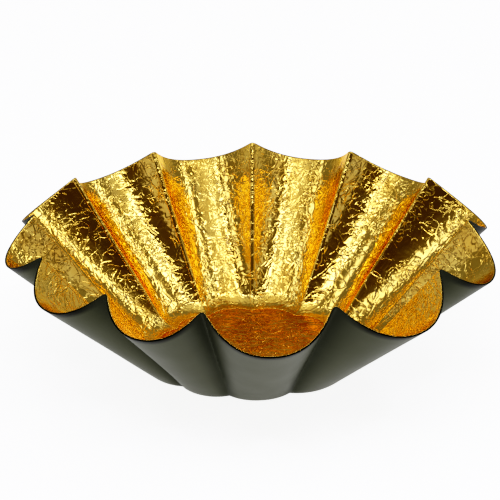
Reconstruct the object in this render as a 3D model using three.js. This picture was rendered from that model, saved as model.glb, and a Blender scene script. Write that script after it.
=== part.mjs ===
import * as THREE from 'three';

// A wide bowl pressed from one sheet of steel, with twelve uneven flutes, painted
// outside and lined inside with leaves of imitation gold.
// Millimetres, +Z up. The origin is the middle of the flat underside.
// The back ridge lies near +Y, and the front of the bowl faces -Y.

// ---------------------------------------------------------------- driving dimensions

const RIM_LOBE_RADIUS = 150;      // axis to the rim at the middle of an average flute
const RIM_LOBE_HEIGHT = 72;       // underside to the rim at the middle of an average flute
const RIM_RIDGE_RADIUS = 133.5;   // axis to the rim where two flutes meet
const RIM_RIDGE_HEIGHT = 88.5;    // underside to the rim where two flutes meet
const FOOT_LOBE_RADIUS = 68.5;    // where the wall of a flute would meet the table
const FOOT_RIDGE_RADIUS = 65.5;   // where a ridge would meet the table
const FOOT_BEND_RADIUS = 16;      // outer radius of the bend between floor and wall

const SHEET_THICKNESS = 0.9;
const LEAF_THICKNESS = 0.25;
const LEAF_CLEARANCE = 0.3;       // between the sheet and the leaf laid on it
const FLOOR_LEAF_MARGIN = 0.4;    // between the floor leaf and the flute leaves
const RIM_MARGIN = 0.6;           // bare sheet left above the leaves at the cut edge

// Angle taken by each flute, counter-clockwise from the back ridge. A wider flute is
// deeper in proportion.
const FLUTE_ANGLES = [29.5, 29, 28, 28.5, 28.5, 26, 32, 34.5, 33, 32, 29.5, 29.5];
const MEAN_FLUTE_ANGLE = 30;
const BACK_RIDGE_ANGLE = 89;

const LOBE_ROUNDNESS = 2.2;       // power of the curve from ridge to ridge
const RIDGE_SOFTNESS = 0.03;      // rounded part of a ridge, as a share of half a flute
const RIDGE_JOINT = 0.02;         // gap beside a leaf at the ridge, the same share

// Shares of half a flute, from the ridge to the middle, where facets change.
const HALF_FLUTE_STEPS = [0, 0.04, 0.1, 0.2, 0.36, 0.56, 0.78, 1];
const BEND_STEPS = 4;
const WALL_STEPS = 3;

// ------------------------------------------------------------------ shape of the skin

const DEGREE = Math.PI / 180;

function listFlutes() {
  const flutes = [];
  let start = BACK_RIDGE_ANGLE;
  for (const angle of FLUTE_ANGLES) {
    flutes.push({
      start: start * DEGREE,
      width: angle * DEGREE,
      depth: angle / MEAN_FLUTE_ANGLE,
    });
    start += angle;
  }
  return flutes;
}

// 0 on a ridge and 1 in the middle of a flute; across runs from -1 to 1 between ridges.
function fluteSwell(across) {
  const soften = (share) => Math.hypot(share, RIDGE_SOFTNESS) - RIDGE_SOFTNESS;
  const fromRidge = soften(1 - Math.abs(across)) / soften(1);
  return 1 - (1 - fromRidge) ** LOBE_ROUNDNESS;
}

// A point of the outer skin. along is 0 to 1 over the floor, 1 to 2 round the bend and
// 2 to 3 up the straight wall.
function outerSkin(flute, across, along) {
  const swell = fluteSwell(across) * flute.depth;
  const blend = (ridge, lobe) => ridge + (lobe - ridge) * swell;
  const footRadius = blend(FOOT_RIDGE_RADIUS, FOOT_LOBE_RADIUS);
  const rimRadius = blend(RIM_RIDGE_RADIUS, RIM_LOBE_RADIUS);
  const rimHeight = blend(RIM_RIDGE_HEIGHT, RIM_LOBE_HEIGHT);

  const slope = Math.atan2(rimHeight, rimRadius - footRadius);
  const turned = slope * THREE.MathUtils.clamp(along - 1, 0, 1);
  const climbed = Math.max(along - 2, 0);
  const bendStart = footRadius - FOOT_BEND_RADIUS * Math.tan(slope / 2);

  let radius = bendStart * Math.min(along, 1) + FOOT_BEND_RADIUS * Math.sin(turned);
  let height = FOOT_BEND_RADIUS * (1 - Math.cos(turned));
  radius += (rimRadius - radius) * climbed;
  height += (rimHeight - height) * climbed;

  const angle = flute.start + flute.width * (across + 1) / 2;
  return new THREE.Vector3(radius * Math.cos(angle), radius * Math.sin(angle), height);
}

// The same point moved into the bowl, square to the skin, by depth.
function insideSkin(flute, across, along, depth) {
  const point = outerSkin(flute, across, along);
  if (along <= 1) {
    return point.setZ(depth);
  }
  const nudge = 1e-4;
  const sideways = outerSkin(flute, across + nudge, along)
    .sub(outerSkin(flute, across - nudge, along));
  const upwards = outerSkin(flute, across, along + nudge)
    .sub(outerSkin(flute, across, along - nudge));
  const inward = upwards.cross(sideways).normalize();
  return point.addScaledVector(inward, depth);
}

// ------------------------------------------------------------------ closed thin solids

// across values from one ridge to the next, starting edge short of each ridge. The last
// one is left out where the next flute starts with it.
function acrossSteps(edge, withLast) {
  const half = HALF_FLUTE_STEPS.map((share) => Math.max(share, edge));
  const rising = half.map((share) => share - 1);
  const falling = half.slice(0, -1).reverse().map((share) => 1 - share);
  const steps = rising.concat(falling);
  return withLast ? steps : steps.slice(0, -1);
}

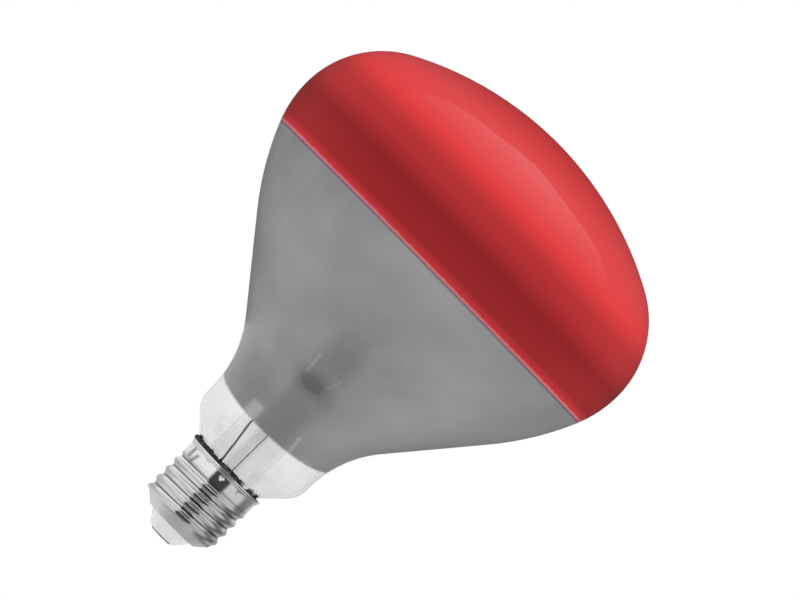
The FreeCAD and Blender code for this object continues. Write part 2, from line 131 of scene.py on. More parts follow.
class Graph:
    """A node tree and the one method that adds nodes to it."""

    def __init__(self, owner):
        owner.use_nodes = True
        self.tree = owner.node_tree
        self.tree.nodes.clear()

    def node(self, kind, settings=None, inputs=None, output=0):
        """Adds a node, with its settings first and then the values or links of its sockets."""
        made = self.tree.nodes.new(kind)
        for name, value in (settings or {}).items():
            setattr(made, name, value)
        for name, value in (inputs or {}).items():
            if isinstance(value, Socket):
                self.tree.links.new(value.out, made.inputs[name])
            elif made.inputs[name].type == "RGBA":
                made.inputs[name].default_value = rgba(value)
            else:
                made.inputs[name].default_value = value
        return Socket(self, made.outputs[output]) if len(made.outputs) else made

    def mix(self, mask, low, high):
        """A colour between low and high."""
        return self.node("ShaderNodeMix", {"data_type": "RGBA"}, {0: mask, 6: low, 7: high}, 2)

    def stops(self, value, low, high, colours):
        """A colour that passes through the given ones, each named by the value where it stands."""
        spread = self.node("ShaderNodeMapRange", None, {0: value, 1: low, 2: high})
        ramp = self.node("ShaderNodeValToRGB", None, {0: spread})
        marks = ramp.out.node.color_ramp.elements
        while len(marks) < len(colours):
            marks.new(0.5)
        for mark, (place, colour) in zip(marks, sorted(colours.items())):
            mark.position = (place - low) / (high - low)
            mark.color = rgba(colour)
        return ramp

    def blend(self, mask, first, second):
        """A shader between first and second."""
        return self.node("ShaderNodeMixShader", None, {0: mask, 1: first, 2: second})

    def noise(self, scale, vector, detail=3.0):
        return self.node("ShaderNodeTexNoise", None, {"Scale": scale, "Detail": detail, "Vector": vector})

    def bump(self, height, distance):
        """Relief whose height of 1 stands distance millimetres proud."""
        return self.node("ShaderNodeBump", None, {"Height": height, "Distance": distance * MM})

    def principled(self, **inputs):
        """The standard surface, its sockets named with underscores for spaces."""
        named = {name.replace("_", " "): value for name, value in inputs.items()}
        return self.node("ShaderNodeBsdfPrincipled", None, named)

    def ray(self, kind):
        """1 for a ray of this kind: Camera, Glossy or Transmission."""
        return self.node("ShaderNodeLightPath", None, None, f"Is {kind} Ray")

    def place(self, stretch=(1.0, 1.0, 1.0)):
        """Where a point of the piece lies, in millimetres: the vector and its x, y and z."""
        raw = self.node("ShaderNodeTexCoord", None, None, "Object")
        scaled = self.node("ShaderNodeMapping", None, {"Vector": raw, "Scale": [s / MM for s in stretch]})
        return (scaled, *(self.node("ShaderNodeSeparateXYZ", None, {0: scaled}, i) for i in range(3)))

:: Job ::
Output, please, only the lines running from the start of the entries through the line that contains "import * as THREE from 'three';", including both of those lines.

:: Answer to the problem ::
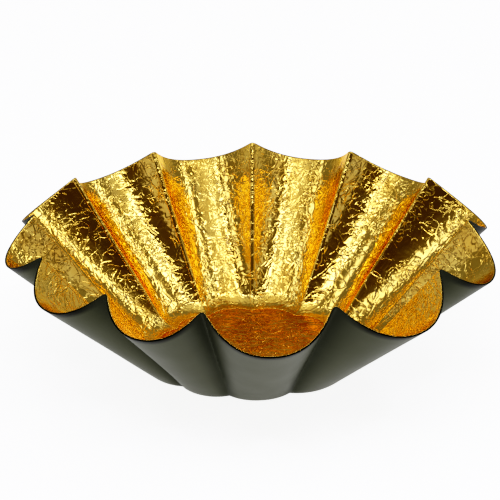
Reconstruct the object in this render as a 3D model using three.js. This picture was rendered from that model, saved as model.glb, and a Blender scene script. Write that script after it.
=== part.mjs ===
import * as THREE from 'three';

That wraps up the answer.